Curiosamente, las dos se auguraban una muerte temprana –a la manera de James Dean: “Vive rápido, muere joven y deja un bonito cadaver”– y acertaron. Bashkírtseva murió de tuberculosis a los 25 años: su diario fue publicado de manera póstuma por su castradora madre, que lo editó a conveniencia para quedar en mejor lugar. Y MacLane fue encontrada muerta “en extrañas circunstamcias” en su apartamento de Chicago a los 48 años. Las chicas buenas van al cielo, las malas a Nueva York y Mary había aprovechado el éxito, la fama e ndependencia económica para huir a a Nueva York, donde fue muy, muy mala. Sobre sus aventuras como cantante y socialite bisexual escribió en un segundo libro, llamado Yo, Mary MacLane.
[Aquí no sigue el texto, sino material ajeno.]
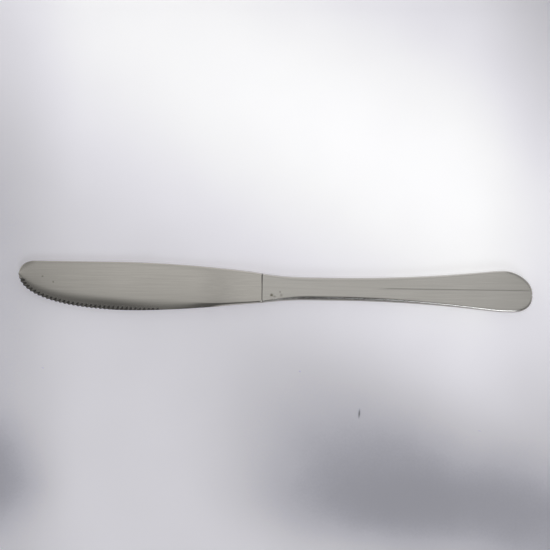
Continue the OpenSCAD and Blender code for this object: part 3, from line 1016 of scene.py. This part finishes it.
def build_room():
    """The world's light by its direction: dx along the knife, dy to its far side and dz up."""
    world = bpy.data.worlds.new("soft_room")
    bpy.context.scene.world = world
    world.use_nodes = True
    g = Graph(world.node_tree)
    dx, dy, dz = g.split(g.node("ShaderNodeTexCoord").outputs["Generated"])
    beside = g.math("ABSOLUTE", dx)
    overhead = g.times(
        g.ramp(dy, -0.31, -0.03),
        g.ramp(dx, -0.33, -0.2, LEFT_SHARE, 1.0),
        g.ramp(dx, 0.23, 0.36, 1.0, RIGHT_SHARE),
        g.ramp(dy, 0.05, 0.35, OVERHEAD, OVERHEAD_FAR),
    )
    # the dark on the near side reaches higher at the right
    near_y = g.minus(dy, g.ramp(dx, 0.0, 0.1, 0.0, 0.2))
    near = g.ramp(dx, -0.08, 0.02, NEAR_LEFT, NEAR_RIGHT)
    low = g.ramp(near_y, -0.55, -0.33, near, LEVEL)
    near_horizon = g.times(g.ramp(dz, 0.6, 0.25, 0.0, NEAR_HORIZON), g.ramp(dy, -0.5, -0.8))
    near_corners = g.times(g.ramp(beside, 0.38, 0.6, 0.0, NEAR_CORNERS), g.ramp(dy, 0.0, -0.35))
    far_wall = g.ramp(dy, 0.55, 0.9, 0.0, FAR_WALL)
    side_walls = g.times(g.ramp(beside, 0.5, 0.9, 0.0, SIDE_WALLS), g.ramp(dy, -0.35, 0.0))
    level = g.plus(overhead, low, near_horizon, near_corners, far_wall, side_walls)
    # the window is behind the viewer's right shoulder
    window = g.times(
        g.ramp(dx, 0.13, 0.165),
        g.ramp(dx, 0.22, 0.36, 1.0, 0.0),
        g.ramp(dy, -0.45, -0.51),
        g.ramp(dy, -0.7, -0.82, 1.0, 0.0),
        g.ramp(dz, 0.0, 0.2),
        WINDOW,
    )
    room, pane, backdrop = (
        g.node("ShaderNodeBackground", {"Color": colour, "Strength": strength}).outputs[0]
        for colour, strength in (
            (ROOM_COLOUR, level), (WINDOW_COLOUR, window), (BACKDROP_COLOUR, 1.0)
        )
    )
    light = g.node("ShaderNodeAddShader", {0: room, 1: pane}).outputs[0]
    seen = g.node("ShaderNodeLightPath").outputs["Is Camera Ray"]
    shown = g.node("ShaderNodeMixShader", {0: seen, 1: light, 2: backdrop}).outputs[0]
    g.end(shown, "ShaderNodeOutputWorld")


build_room()

# Camera: straight above, turned a little, with the frame's origin at ORIGIN_PX of the picture
ELEV = math.radians(90.0)
ROLL = math.radians(0.8)
PICTURE_PX = 550
FOCAL_PX = 900.0
PX_PER_MM = 2.373
MIDDLE_PX = (275.0, 275.0)
ORIGIN_PX = (275.1, 288.0)
SENSOR = 36
CLIP = (0.01, 20)


def build_camera():
    """The camera, as far off as puts one millimetre on PX_PER_MM of the picture."""
    back = Vector((0, -math.cos(ELEV), math.sin(ELEV)))
    level_right = Vector((1, 0, 0))
    level_up = back.cross(level_right)
    right = level_right * math.cos(ROLL) + level_up * math.sin(ROLL)
    up = level_up * math.cos(ROLL) - level_right * math.sin(ROLL)
    reach = FOCAL_PX / PX_PER_MM * MM
    eye = back * reach
    eye -= right * ((ORIGIN_PX[0] - MIDDLE_PX[0]) / FOCAL_PX * reach)
    eye += up * ((ORIGIN_PX[1] - MIDDLE_PX[1]) / FOCAL_PX * reach)
    cam = bpy.data.cameras.new("camera")
    cam.sensor_width = SENSOR
    cam.lens = FOCAL_PX / PICTURE_PX * SENSOR
    cam.clip_start, cam.clip_end = CLIP
    obj = add(bpy.data.objects.new("camera", cam))
    obj.matrix_world = Matrix.Translation(eye) @ Matrix((right, up, back)).transposed().to_4x4()
    return obj


bpy.context.scene.camera = build_camera()
bpy.context.scene.view_settings.view_transform = "Standard"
Espíritu salvaje hasta la muerte, cumplió su promesa al Diablo de no casarse jamás (entre una casada infeliz y “su hermana más humilde de la calle”, prefiere “a la que lleva la fama a flor de piel”) y hasta sus últimos textos mantuvo un espíritu admirablemente autoreferencial en un contexto donde las mujeres ambicionaban un marido, una cocina y una hija a la que peinar. “Soy Mary MacLane: alguien de poca importancia para el ancho mundo y de una enorme y maldita importancia para mí”, acaba su último libro. Al periodista que quiso saber si lo que contaba en sus diario era cierto: “Podría haber escrito un libro lindo y hacer de chica linda y agradable, pero preferí contar la verdad”.